The film shows that Ripley becomes sort of a maternal figure to Newt as the film goes on, feeling obligated to protect her. Newt even calls Ripley "mommy" and runs to her for a hug after the action is all over. But in the theatrical version, there's no real motivation behind Ripley nurturing and connecting with Newt, beyond the usual stereotype
of women being nurturing or something.
This is expanded upon in the director's cut of the film, which I would definitely recommend seeing if you haven't already. In it, we discover that Ripley had a daughter, and that her daughter had passed away at some point during Ripley's nearly 60 year journey floating aimlessly through space. Of course, recent videogames have given her daughter her own wacky alien adventures, which is a bit Jaws 4ish, but the fact remains that Ripley acts like a mother because she actually is one, and in Newt she finds something of the daughter she lost.
Also, in the director's cut, it turns out Newt's parents are the ones who bring the aliens to the colony after discovering the derelict ship from the original film and returning with a face-hugged father.
With that out of the way, let's check out the figure. Her sculpt is quite good, from her tangly head of hair to her torn denim overalls. Said overalls are made of a separate, flexible piece that fits over her torso. One of the suspenders straps over her shoulder, and the other is undone, sculpted onto the back of the piece. It's a good way to allow for more articulation without breaking up the sculpt too much.
It's a nicely detailed sculpt, with lines and stitching in the denim and tiny laces on her tiny Adidas sneakers. The face is recognizably Carrie Henn, with a slightly worried look that she wore throughout most of the film.
The paint compliments the sculpt nicely. There's lots of weathering and wash, but it makes sense here that it's overdone. It nicely replicates the grimy, filthy look of the clothes she'd been wearing for weeks. Her skin is pale and sallow, and the detail work is crisp and clean (for lack of a better word).
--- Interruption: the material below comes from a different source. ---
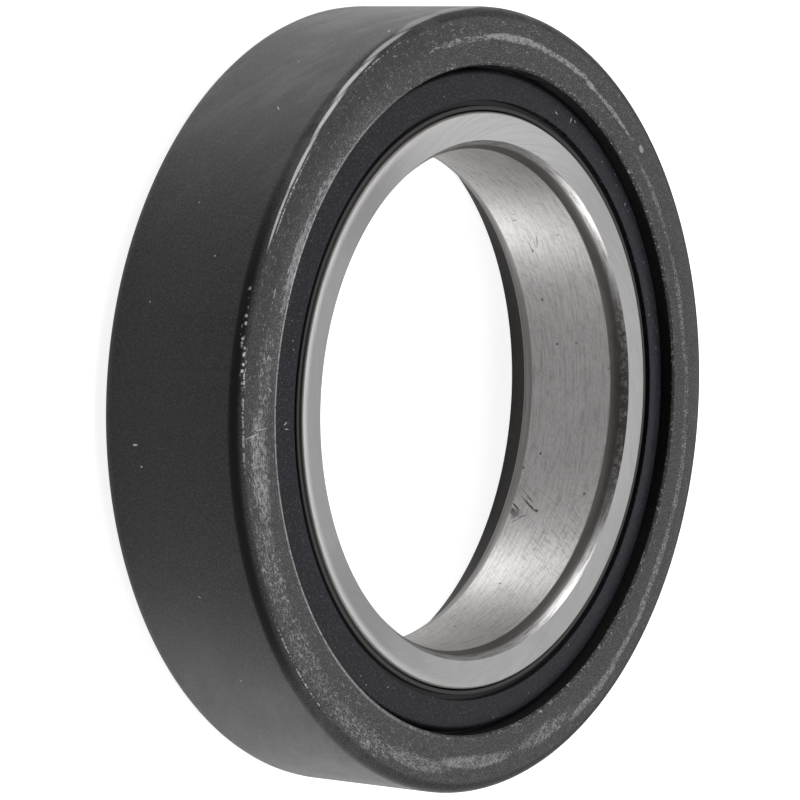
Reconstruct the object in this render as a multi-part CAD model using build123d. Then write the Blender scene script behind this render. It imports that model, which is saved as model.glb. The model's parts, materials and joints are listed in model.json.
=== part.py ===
from build123d import *
import math
import os

# Clutch release thrust bearing: a sealed single row angular contact ball bearing.
# Millimetres. The bearing axis is Z, the thrust face is up, and the rear cover lies on Z = 0.

# Radial build, from the bore outwards
bore_diameter = 64.0
inner_wall = 3.6
ball_diameter = 9.525
outer_wall = 4.875

# Axial build, from the rear cover to the thrust face
inner_set_back = 4.3
rear_shoulder_width = 3.3
front_shoulder_width = 4.5
face_step = 0.775
cover_stand_out = 0.85

# Balls and raceways
ball_count = 20
contact_angle = 25.0
groove_ratio = 1.04
ball_clearance = 0.03

# Shoulder heights above the raceway floors
inner_rear_shoulder = 2.545
inner_front_shoulder = 1.1
outer_front_shoulder = 2.545
outer_rear_shoulder = 0.6

# Thrust face and edges of the outer ring
crown_radius = 20.0
crown_inset = 2.9
front_corner = 1.5
rear_corner = 1.8
mouth_chamfer = 0.25
cover_bore_chamfer = 0.4

# Edges of the inner ring
lead_in_radius = 2.6
front_lead_in = 1.1
rear_lead_in = 1.5
inner_front_chamfer = 0.25
inner_rear_chamfer = 0.3
land_height = 1.0
land_gap = 0.3

# Cage
cage_wall = 3.0
cage_rail = 1.0
pocket_clearance = 0.12
cage_edge = 0.4

# Front shield, a dished steel pressing snapped into a groove of the outer ring
shield_sheet = 0.7
shield_dish_angle = 10.0
shield_wall_gap = 0.38
shield_bend = 1.0
shield_inner_bend = 0.25
shield_depth = 2.775
shield_foot = 0.65
snap_clearance = 0.05

# Front lip, rubber bonded under the shield's inner edge
lip_gap = 0.2
lip_width = 0.55
lip_groove_width = 0.69
lip_recess = 0.22
lip_groove_depth = 1.1
lip_body_depth = 1.8
lip_bond_margin = 0.66
lip_round = 0.18

# Rear cover, a steel channel pressed into the rear bore of the outer ring
cover_sheet = 0.9
cover_leg = 4.2
cover_bend = 0.9
collar_overlap = 1.85
collar_gap = 0.8
collar_bend = 0.4
cover_inner_bend = 0.3

# Rear lip, rubber bonded inside the rear cover
rear_lip_reach = 1.8
rear_lip_base = 0.9
rear_lip_bond_margin = 1.08

# Radii that follow from the radial build
bore_radius = bore_diameter / 2
ball_radius = ball_diameter / 2
inner_race_radius = bore_radius + inner_wall
pitch_radius = inner_race_radius + ball_radius
outer_race_radius = pitch_radius + ball_radius
outer_radius = outer_race_radius + outer_wall
inner_front_radius = inner_race_radius + inner_front_shoulder
inner_rear_radius = inner_race_radius + inner_rear_shoulder
mouth_radius = outer_race_radius - outer_front_shoulder
cover_radius = outer_race_radius - outer_rear_shoulder
lip_inner_radius = inner_front_radius + lip_gap
lip_outer_radius = lip_inner_radius + lip_width
shield_inner_radius = lip_outer_radius + lip_groove_width
shield_leg_radius = mouth_radius - shield_wall_gap
collar_radius = inner_rear_radius - collar_overlap
land_radius = collar_radius - land_gap

# Heights that follow from the axial build
ball_height = inner_set_back + rear_shoulder_width + ball_radius
inner_front_height = ball_height + ball_radius + front_shoulder_width
mouth_height = inner_front_height + face_step
outer_rear_height = cover_stand_out
foot_height = inner_front_height - shield_depth

# The crown's highest circle, and the centre of its arc
crown_circle = mouth_radius + crown_inset
crown_centre_height = mouth_height - math.sqrt(crown_radius**2 - crown_inset**2)

# The raceway grooves are a little wider than the balls, so each groove's centre lies
# back from the ball's along the contact line, which runs from inner rear to outer front.
groove_radius = ball_radius * groove_ratio
groove_offset = groove_radius - ball_radius - ball_clearance
contact_slant = math.radians(contact_angle)


def turned(section):
    """A solid of revolution about the bearing axis; the section holds (radius, height)."""
    return revolve(Plane.XZ * section, Axis.Z)


def face_of(*lines):
    """A closed face from lines and arcs that meet end to end."""
    edges = [edge for line in lines for edge in line.edges()]
    return make_face(edges)


def rounded(face, radius, *corners):
    """The face with the named corners rounded."""
    for corner in corners:
        nearest = face.vertices().sort_by_distance(Vector(*corner))[0]
        face = fillet(nearest, radius)
    return face


def crown_height(radius):
    """Height of the thrust face at a radius."""
    return crown_centre_height + math.sqrt(crown_radius**2 - (radius - crown_circle) ** 2)


def raceway(side):
    """The ring-shaped groove to cut: side is 1 for the inner ring and -1 for the outer."""
    radial = side * groove_offset * math.cos(contact_slant)
    axial = side * groove_offset * math.sin(contact_slant)
    return Pos(0, 0, ball_height + axial) * Torus(pitch_radius + radial, groove_radius)


def snap_groove():
    """The groove in the outer ring that holds the front shield's foot."""
    low = foot_height - snap_clearance
    high = foot_height + shield_sheet + snap_clearance
    reach = mouth_radius + shield_foot + snap_clearance
    inside = shield_leg_radius
    ring = Polyline((inside, low), (reach, low), (reach, high), (inside, high), close=True)
    return turned(face_of(ring))


def outer_ring():
    mouth_edge = (mouth_radius + mouth_chamfer, crown_height(mouth_radius + mouth_chamfer))
    front_edge = (outer_radius, crown_height(outer_radius))
    rear_edge = (outer_radius, outer_rear_height)
    crown = ThreePointArc(mouth_edge, (crown_circle, crown_height(crown_circle)), front_edge)
    walls = Polyline(
        front_edge,
        rear_edge,
        (cover_radius + cover_bore_chamfer, outer_rear_height),
        (cover_radius, outer_rear_height + cover_bore_chamfer),
        (cover_radius, ball_height),
        (mouth_radius, ball_height),
        (mouth_radius, mouth_height - mouth_chamfer),
        mouth_edge,
    )
    section = face_of(crown, walls)
    section = rounded(section, front_corner, front_edge)
    section = rounded(section, rear_corner, rear_edge)
    return turned(section) - raceway(-1) - snap_groove()


def lead_in_depth(width):
    """Depth of a rounded lead-in that is tangent to the bore and this wide at the face."""
    return math.sqrt(lead_in_radius**2 - (lead_in_radius - width) ** 2)


def inner_ring():
    bore_rear = (bore_radius, inner_set_back + lead_in_depth(rear_lead_in))
    bore_front = (bore_radius, inner_front_height - lead_in_depth(front_lead_in))
    rear_inner = (bore_radius + rear_lead_in, inner_set_back)
    front_inner = (bore_radius + front_lead_in, inner_front_height)
    land_top = inner_set_back + land_height
    bore = Line(bore_rear, bore_front)
    front_arc = TangentArc(bore_front, front_inner, tangent=(0, 1))
    rear_arc = TangentArc(bore_rear, rear_inner, tangent=(0, -1))
    walls = Polyline(
        front_inner,
        (inner_front_radius - inner_front_chamfer, inner_front_height),
        (inner_front_radius, inner_front_height - inner_front_chamfer),
        (inner_front_radius, ball_height),
        (inner_rear_radius, ball_height),
        (inner_rear_radius, land_top + inner_rear_chamfer),
        (inner_rear_radius - inner_rear_chamfer, land_top),
        (land_radius, land_top),
        (land_radius, inner_set_back + inner_rear_chamfer),
        (land_radius - inner_rear_chamfer, inner_set_back),
        rear_inner,
    )
    return turned(face_of(bore, front_arc, walls, rear_arc)) - raceway(1)


def ball_angles():
    return [index * 360 / ball_count for index in range(ball_count)]


def ball(angle):
    return Rot(0, 0, angle) * Pos(pitch_radius, 0, ball_height) * Sphere(ball_radius)


def cage():
    pocket_radius = ball_radius + pocket_clearance
    half_width = pocket_radius + cage_rail
    inner = pitch_radius - cage_wall / 2
    outer = pitch_radius + cage_wall / 2
    low = ball_height - half_width
    high = ball_height + half_width
    corners = [(inner, low), (outer, low), (outer, high), (inner, high)]
    section = rounded(face_of(Polyline(*corners, close=True)), cage_edge, *corners)
    body = turned(section)
    pocket = Cylinder(pocket_radius, 2 * cage_wall, rotation=(0, 90, 0))
    for angle in ball_angles():
        body -= Rot(0, 0, angle) * Pos(pitch_radius, 0, ball_height) * pocket
    return body


def shield_top(radius):
    """Height of the dished shield's outer surface at a radius."""
    slope = math.tan(math.radians(shield_dish_angle))
    return inner_front_height - (radius - shield_inner_radius) * slope


def shield_underside(radius):
    return shield_top(radius) - shield_sheet / math.cos(math.radians(shield_dish_angle))


def front_shield():
    leg_inner = shield_leg_radius - shield_sheet
    foot_reach = mouth_radius + shield_foot
    outer_bend = (shield_leg_radius, shield_top(shield_leg_radius))
    inner_bend = (leg_inner, shield_underside(leg_inner))
    outline = Polyline(
        (shield_inner_radius, shield_top(shield_inner_radius)),
        outer_bend,
        (shield_leg_radius, foot_height + shield_sheet),
        (foot_reach, foot_height + shield_sheet),
        (foot_reach, foot_height),
        (leg_inner, foot_height),
        inner_bend,
        (shield_inner_radius, shield_underside(shield_inner_radius)),
        close=True,
    )
    section = rounded(face_of(outline), shield_bend, outer_bend)
    return turned(rounded(section, shield_inner_bend, inner_bend))


def front_lip():
    crest = inner_front_height - lip_recess
    floor = inner_front_height - lip_groove_depth
    foot = inner_front_height - lip_body_depth
    bond_end = shield_leg_radius - shield_sheet - lip_bond_margin
    outline = Polyline(
        (lip_inner_radius, foot),
        (lip_inner_radius, crest),
        (lip_outer_radius, crest),
        (lip_outer_radius, floor),
        (shield_inner_radius, floor),
        (shield_inner_radius, shield_underside(shield_inner_radius)),
        (bond_end, shield_underside(bond_end)),
        (bond_end, foot),
        close=True,
    )
    crest_corners = [(lip_inner_radius, crest), (lip_outer_radius, crest)]
    return turned(rounded(face_of(outline), lip_round, *crest_corners))


def rear_cover():
    collar_height = inner_set_back - collar_gap
    outer_bend = (cover_radius, 0)
    inner_bend = (collar_radius, 0)
    leg_root = (cover_radius - cover_sheet, cover_sheet)
    collar_root = (collar_radius + cover_sheet, cover_sheet)
    outline = Polyline(
        inner_bend,
        outer_bend,
        (cover_radius, cover_leg),
        (cover_radius - cover_sheet, cover_leg),
        leg_root,
        collar_root,
        (collar_radius + cover_sheet, collar_height),
        (collar_radius, collar_height),
        close=True,
    )
    section = rounded(face_of(outline), cover_bend, outer_bend)
    section = rounded(section, collar_bend, inner_bend)
    return turned(rounded(section, cover_inner_bend, leg_root, collar_root))


def rear_lip():
    inner = inner_rear_radius + lip_gap
    crest = inner_set_back + rear_lip_reach
    base_top = cover_sheet + rear_lip_base
    bond_end = cover_radius - cover_sheet - rear_lip_bond_margin
    outline = Polyline(
        (inner, cover_sheet),
        (bond_end, cover_sheet),
        (bond_end, base_top),
        (inner + lip_width, base_top),
        (inner + lip_width, crest),
        (inner, crest),
        close=True,
    )
    crest_corners = [(inner, crest), (inner + lip_width, crest)]
    return turned(rounded(face_of(outline), lip_round, *crest_corners))


def pieces():
    """Every piece of the bearing, by name."""
    named = {
        "outer_ring": outer_ring(),
        "inner_ring": inner_ring(),
        "cage": cage(),
        "front_shield": front_shield(),
        "front_lip": front_lip(),
        "rear_cover": rear_cover(),
        "rear_lip": rear_lip(),
    }
    for number, angle in enumerate(ball_angles(), start=1):
        named[f"ball_{number:02d}"] = ball(angle)
    return named


os.makedirs("parts", exist_ok=True)
for name, shape in pieces().items():
    export_step(shape, f"parts/{name}.step")
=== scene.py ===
import json
import math

import bpy
from mathutils import Matrix, Vector, noise

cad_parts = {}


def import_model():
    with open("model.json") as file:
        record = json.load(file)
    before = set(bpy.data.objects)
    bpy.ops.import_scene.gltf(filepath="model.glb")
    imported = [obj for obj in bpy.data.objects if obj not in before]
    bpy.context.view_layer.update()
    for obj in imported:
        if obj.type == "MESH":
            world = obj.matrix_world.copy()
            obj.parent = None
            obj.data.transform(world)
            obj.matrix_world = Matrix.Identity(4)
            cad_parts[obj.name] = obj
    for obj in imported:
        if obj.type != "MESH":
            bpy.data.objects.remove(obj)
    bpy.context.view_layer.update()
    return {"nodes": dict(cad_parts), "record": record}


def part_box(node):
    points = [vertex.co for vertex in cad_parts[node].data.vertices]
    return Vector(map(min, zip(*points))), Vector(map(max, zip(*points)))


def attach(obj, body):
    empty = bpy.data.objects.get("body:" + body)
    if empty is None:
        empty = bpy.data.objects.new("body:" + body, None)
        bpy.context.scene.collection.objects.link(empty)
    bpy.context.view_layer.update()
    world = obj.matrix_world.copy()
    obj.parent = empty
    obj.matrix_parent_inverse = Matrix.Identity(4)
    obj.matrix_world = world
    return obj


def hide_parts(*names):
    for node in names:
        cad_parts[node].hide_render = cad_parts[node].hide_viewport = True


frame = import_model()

# Sizes in millimetres, read from the frame where it holds them
MM = 0.001
mounts = {mount["name"]: mount for mount in frame["record"]["mounts"]}


def reach(node):
    """Outer radius, lowest and highest point of a CAD node, in millimetres."""
    low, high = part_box(node)
    return high.x / MM, low.z / MM, high.z / MM


ring_radius, ring_rear, ring_crown = reach("outer_ring")
shield_reach, shield_foot = reach("front_shield")[:2]
lip_reach, lip_foot, lip_crest = reach("front_lip")
shoulder_radius, inner_rear, inner_front = reach("inner_ring")
cover_radius, cover_rear, cover_top = reach("rear_cover")
bore_radius = mounts["bore"]["dims"]["r_mm"]

# Outer ring
mouth_radius = 42.58
mouth_chamfer = 0.25
crown_radius = 20.0
crown_inset = 2.9
front_corner = 1.5
rear_corner = 1.8
cover_bore_chamfer = 0.4
groove_depth = 0.7

# Inner ring
lead_in_radius = 2.6
front_lead_in = 1.1
rear_lead_in = 1.5
front_shoulder = 36.7
land_radius = 35.995
land_height = 1.0
edge_chamfer = 0.25

# Front shield and lip
shield_sheet = 0.7
shield_inner = 38.14
shield_leg = 42.2
shield_dish = math.tan(math.radians(10))
shield_bend = 1.0
lip_inner = 36.9
lip_width = 0.55
lip_groove_floor = inner_front - 1.1

# Rear cover
cover_sheet = 0.9
cover_bend = 0.9
collar_radius = 36.295
collar_top = 3.5
collar_bend = 0.4

# The rounds of pressed and moulded edges, by piece
shield_edge_round = 0.12
shield_foot_round = 0.15
shield_inner_bend = 0.2
lip_edge_round = 0.18
lip_groove_round = 0.1
cover_inner_bend = 0.3

# Angles in degrees at which the lead-ins leave the bore, which show as a faint edge
front_break_angle = 13
rear_break_angle = 8

# Dents along the front corner: middle and spread in degrees, depth and size in millimetres,
# and the level of the noise above which the surface is dented
dent_middle = 174
dent_spread = 14
dent_depth = 0.35
dent_size = 0.8
dent_threshold = 0.5

# Chips in the shield's inner edge, in the same way
chip_middle = 69
chip_spread = 8
chip_depth = 0.9
chip_size = 0.5
chip_threshold = 0.42

# How finely the turned pieces are drawn, and from which angle an edge is sharp
turns = 1080
round_steps = 7
crown_steps = 14
sharp_angle = 14


# Turned meshes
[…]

Newt gets a decent range of articulation. She's got a balljointed head, peg and hinge shoulders, elbows, hips and knees, a balljointed chest joint, and balljoints in the wrists and ankles. Some of the joints are very tight, so extreme caution is recommended when moving them the first time. It's not like getting a replacement Newt is easy. The hip joint seems to move both legs at once, and I'm not sure if this is on purpose or due to a stuck joint, but I'm not going to test it.
Her articulation allows her to wrap her arms around Ripley's neck and her legs around Rip's waist, so she can be carried just like in the film (and on the iconic poster image). She looks great, and it's awesome that NECA ensured the figure could move enough to recreate this look.
Newt's a small figure, but she's a 100% new sculpt and likely one that won't receive a ton of reuse. Thus, she's not bursting with accessories. However, she gets a decent number of extras, and they're all pretty neat. Well, mostly neat. There's a handheld lamp, like the one that came with NECA's Bishop figure, but this one is a different
sculpt, lacking the orange squares on the back of the casing.
Other than that kinda boring accessory, we get some really cool stuff. She gets Hicks's helmet, which is 100% removable. Unfortunately, Hicks can't wear it well, since there's sculpting inside that's meant to match with Newt's hair. She's also got her doll, Casey. Or what's left of her. She's seen some rough days and is now just a head. This is a tiny, tiny accessory, but really well done and a a nice inclusion. And lastly, we get a tiny replica of her lucite Second Grade Citizenship Award. It's got tiny stickers featuring a photo of Rebecca in better times, and a plaque with her true name.
Newt is an excellent addition to any Alien collection, but not one that's easy to come by, at least not yet. It's a shame that she's so hard to get, but it's unlikely that she's going to see a single packed retail release. NECA has said time and again that human figures are a tough sell in their Aliens line, and a figure of a little girl would be an even tougher sell. Hopefully they're able to find a way to get her out though, because this figure is one that any serious collector is going to want for their display.